**What this task involves**
Using the data beneath this instruction, retype only the lines from the one that contains "The FreeCAD and" down to the one that contains "bpy.context.view_layer.update()", both included, exactly as they appear.

— start Task material —

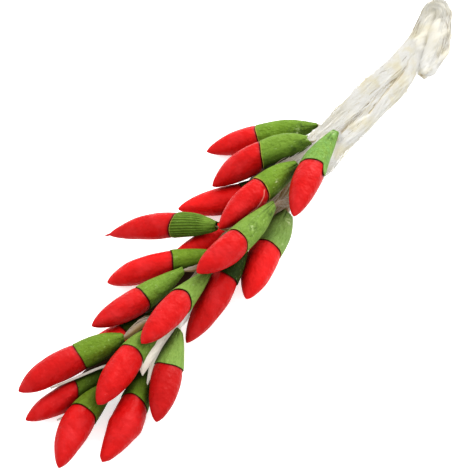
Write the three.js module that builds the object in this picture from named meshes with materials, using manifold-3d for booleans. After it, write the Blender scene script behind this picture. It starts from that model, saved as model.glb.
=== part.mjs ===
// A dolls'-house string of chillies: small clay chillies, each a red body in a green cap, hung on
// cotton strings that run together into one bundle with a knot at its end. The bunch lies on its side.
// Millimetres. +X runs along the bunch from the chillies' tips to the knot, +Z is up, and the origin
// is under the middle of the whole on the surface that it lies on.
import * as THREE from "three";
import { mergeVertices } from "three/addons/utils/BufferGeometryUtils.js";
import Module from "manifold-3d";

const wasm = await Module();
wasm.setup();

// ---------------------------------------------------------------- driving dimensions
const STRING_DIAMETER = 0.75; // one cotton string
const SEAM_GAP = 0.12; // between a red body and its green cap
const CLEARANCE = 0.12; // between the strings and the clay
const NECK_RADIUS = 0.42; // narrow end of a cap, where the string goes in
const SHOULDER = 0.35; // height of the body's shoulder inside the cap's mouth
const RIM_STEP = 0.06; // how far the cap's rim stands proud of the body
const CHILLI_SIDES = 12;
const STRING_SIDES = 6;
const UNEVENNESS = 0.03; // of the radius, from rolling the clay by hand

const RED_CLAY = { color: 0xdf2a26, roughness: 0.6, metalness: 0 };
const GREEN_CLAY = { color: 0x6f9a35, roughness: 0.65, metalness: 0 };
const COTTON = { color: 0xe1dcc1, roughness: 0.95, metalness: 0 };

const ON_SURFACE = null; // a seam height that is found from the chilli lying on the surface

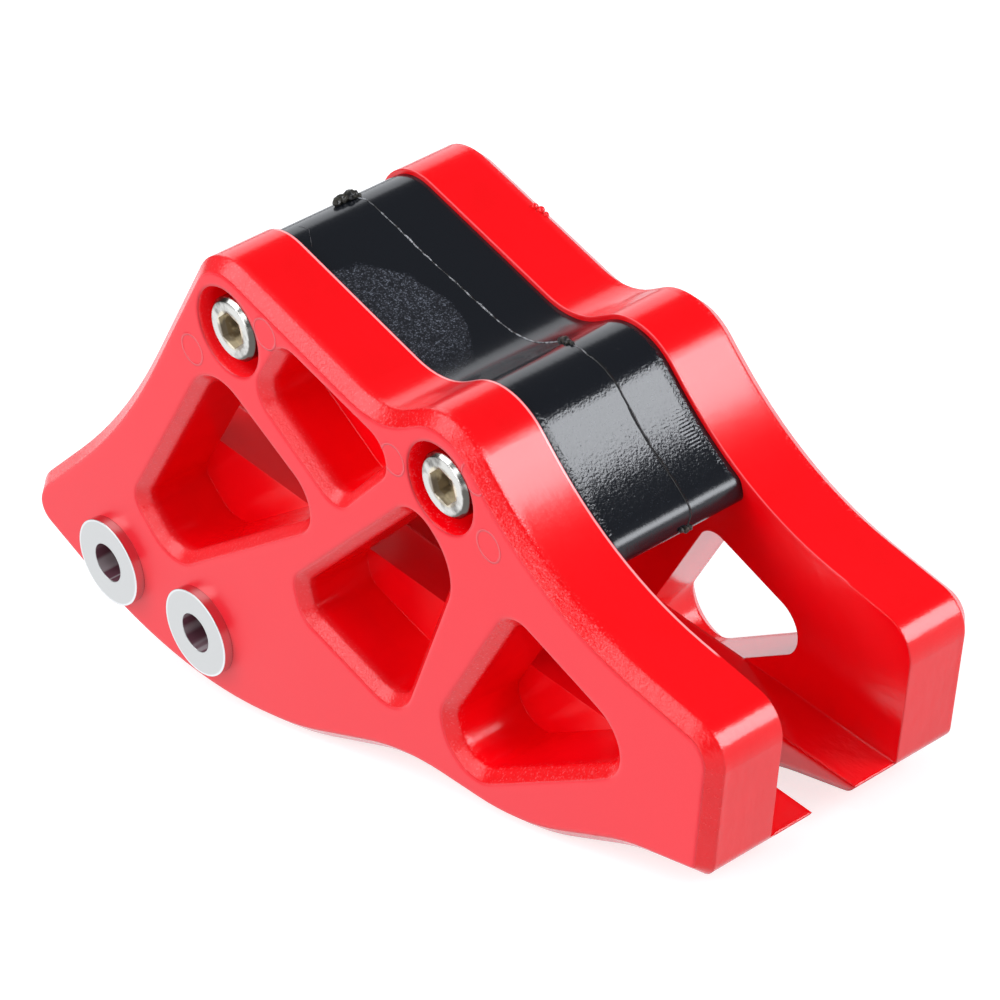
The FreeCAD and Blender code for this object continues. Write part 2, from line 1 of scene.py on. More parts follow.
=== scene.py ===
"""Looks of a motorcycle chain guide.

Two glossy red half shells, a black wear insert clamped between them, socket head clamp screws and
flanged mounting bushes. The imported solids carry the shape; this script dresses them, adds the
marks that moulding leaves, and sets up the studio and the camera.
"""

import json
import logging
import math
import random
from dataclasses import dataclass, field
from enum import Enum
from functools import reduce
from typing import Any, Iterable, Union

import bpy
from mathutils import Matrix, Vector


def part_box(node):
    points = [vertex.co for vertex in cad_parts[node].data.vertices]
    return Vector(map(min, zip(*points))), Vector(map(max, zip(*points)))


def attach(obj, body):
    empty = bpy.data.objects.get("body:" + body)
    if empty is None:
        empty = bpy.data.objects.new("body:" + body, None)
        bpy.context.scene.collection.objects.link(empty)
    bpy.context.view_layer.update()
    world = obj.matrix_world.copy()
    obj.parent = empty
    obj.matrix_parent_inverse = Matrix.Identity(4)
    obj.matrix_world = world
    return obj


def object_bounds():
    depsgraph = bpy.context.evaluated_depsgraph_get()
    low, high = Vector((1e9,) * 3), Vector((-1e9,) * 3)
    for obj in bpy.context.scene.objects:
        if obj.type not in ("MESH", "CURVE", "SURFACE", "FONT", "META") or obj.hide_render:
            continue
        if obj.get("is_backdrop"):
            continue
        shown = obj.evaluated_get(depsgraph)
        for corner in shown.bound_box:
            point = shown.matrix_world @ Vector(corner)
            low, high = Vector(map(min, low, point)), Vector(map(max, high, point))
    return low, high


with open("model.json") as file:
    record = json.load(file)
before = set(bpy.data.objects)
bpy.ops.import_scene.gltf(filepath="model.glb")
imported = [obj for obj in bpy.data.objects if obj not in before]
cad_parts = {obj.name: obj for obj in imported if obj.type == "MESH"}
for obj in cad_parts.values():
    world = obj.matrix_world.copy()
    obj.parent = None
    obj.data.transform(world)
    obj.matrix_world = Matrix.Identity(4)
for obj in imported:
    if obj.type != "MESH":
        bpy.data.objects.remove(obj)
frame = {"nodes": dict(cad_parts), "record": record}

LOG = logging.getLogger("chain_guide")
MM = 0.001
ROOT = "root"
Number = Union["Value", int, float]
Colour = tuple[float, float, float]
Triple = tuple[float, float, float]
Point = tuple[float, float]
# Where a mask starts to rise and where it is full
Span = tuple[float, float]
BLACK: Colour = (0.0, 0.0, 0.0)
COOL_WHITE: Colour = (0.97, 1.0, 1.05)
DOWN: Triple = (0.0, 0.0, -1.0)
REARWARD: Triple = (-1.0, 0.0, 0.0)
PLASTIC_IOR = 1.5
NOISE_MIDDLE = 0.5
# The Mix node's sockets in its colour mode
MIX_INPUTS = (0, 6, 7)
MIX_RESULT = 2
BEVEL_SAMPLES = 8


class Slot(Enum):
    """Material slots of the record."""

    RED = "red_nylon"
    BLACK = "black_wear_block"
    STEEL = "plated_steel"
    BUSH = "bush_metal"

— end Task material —

**Response**
The FreeCAD and Blender code for this object continues. Write part 2, from line 1 of scene.py on. More parts follow.
=== scene.py ===
"""Looks of a motorcycle chain guide.

Two glossy red half shells, a black wear insert clamped between them, socket head clamp screws and
flanged mounting bushes. The imported solids carry the shape; this script dresses them, adds the
marks that moulding leaves, and sets up the studio and the camera.
"""

import json
import logging
import math
import random
from dataclasses import dataclass, field
from enum import Enum
from functools import reduce
from typing import Any, Iterable, Union

import bpy
from mathutils import Matrix, Vector


def part_box(node):
    points = [vertex.co for vertex in cad_parts[node].data.vertices]
    return Vector(map(min, zip(*points))), Vector(map(max, zip(*points)))


def attach(obj, body):
    empty = bpy.data.objects.get("body:" + body)
    if empty is None:
        empty = bpy.data.objects.new("body:" + body, None)
        bpy.context.scene.collection.objects.link(empty)
    bpy.context.view_layer.update()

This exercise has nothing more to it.